Se non va bene il Festival, si ricorderanno di te come quello che ha fatto Sanremo e poi non è emerso, e diranno “Avanti il prossimo”. È il meccanismo talent, e a me viene una tristezza a pensare a questi poveretti che dopo tre mesi di popolarità stanno al bar del paese a raccontare di quella volta che sono andati in tv.
E prima, com’era?
Io sono andato via di casa perché non volevo laurearmi in Lettere e insegnare greco (che pure adoro). Noi volevamo solo fare i musicisti. Era un’epoca diversa, la scena in piena espansione. La tv poi, era un obbligo promozionale, ci si andava perché si doveva. La televisione quando fa i talent si nutre di carne umana, campando più sugli sconfitti, che sui vincitori.
Per essere pronti, bisogna essere forti, avere la stessa preparazione che si richiederebbe a un pugile per gareggiare. Per accettare che i brani delle radio saranno scelti dal reparto commerciale, e non da quello artistico. Ammesso che ci sia.
E in tutto questo, la scena indipendente?
È il bacino dal quale si spera che escano le cose più interessanti, anche se le ristrettezze economiche non sono buone consigliere mai. Il punto è che i geni emergono comunque, mentre tutti gli altri sono messi in condizione di dover limare la propria qualità. Andiamo verso una proposta artistica che chiamo “almost”: “suona quasi bene”, “canta quasi bene”. Vedrai, arriveremo a “questo disco suona quasi bellissimo”.
Come ci si “quasi salva”?
Il punto è che serve tempo. Bisogna fermarsi, mettere a punto. La canzone, quando l’hai pubblicata, è andata. Ogni canzone è l’ultima occasione di se stessa.

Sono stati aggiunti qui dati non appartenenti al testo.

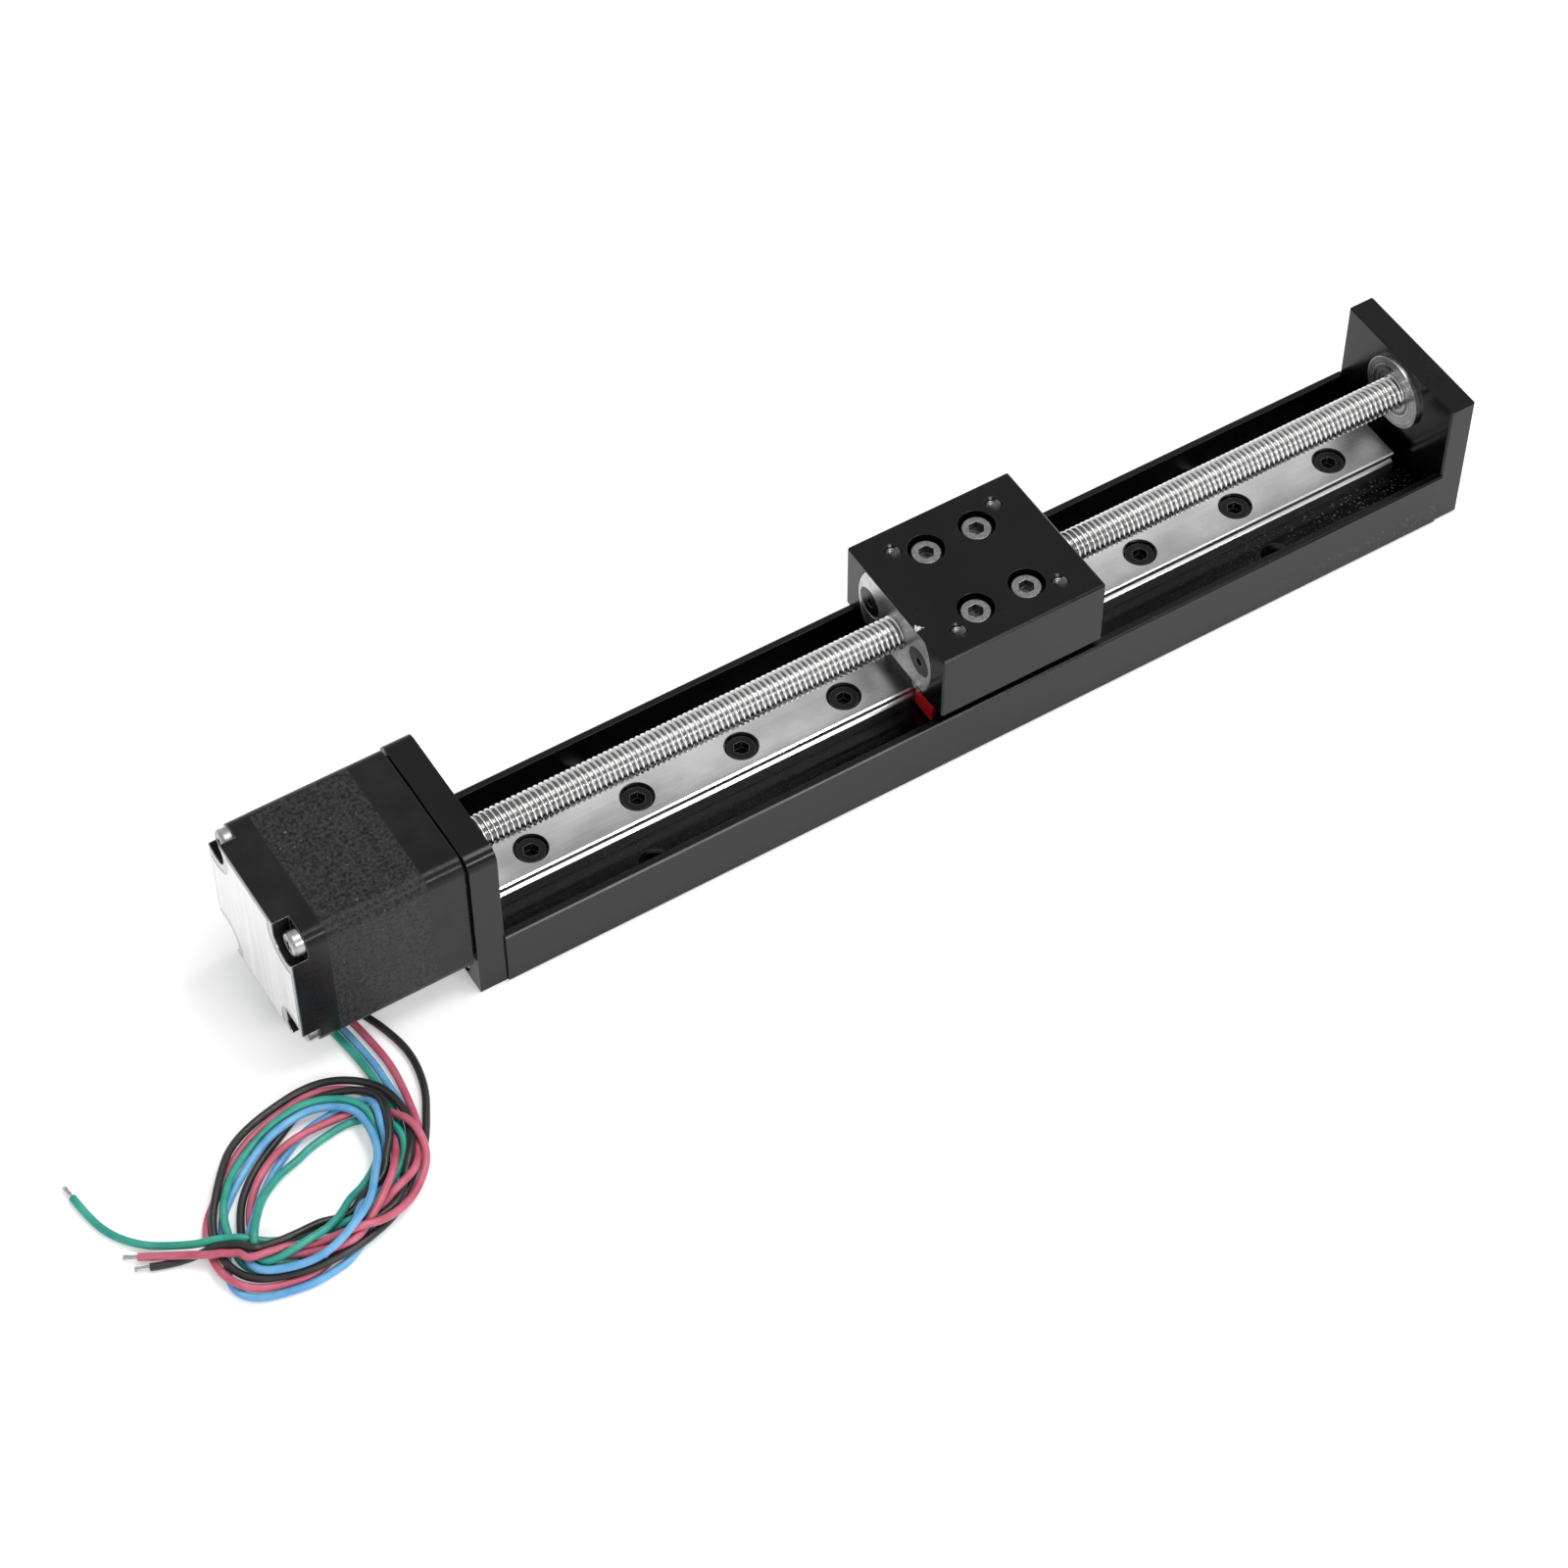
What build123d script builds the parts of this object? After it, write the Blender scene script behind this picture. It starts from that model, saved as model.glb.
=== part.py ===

Salvo arrangiarla, ma di norma si fa con quelle già famose.
È come l’arredamento: hai voglia a mettere cose belle, se la casa fa pena.
Con le metafore è più forte di Bersani. Oltre alle lezioni, offrirete delle borse di studio. Chi paga?
Stiamo cercando sponsor, qualche mecenate, da aggiungere a quello che riusciremo a tirar fuori noi. Vorremmo consentire anche a chi non passa le selezioni di avere un po’ di soldi da parte per avere del tempo da dedicare alla musica invece di ritagliarlo tra lavoretti sotto pagati, per studiare, per coltivare la propria passione.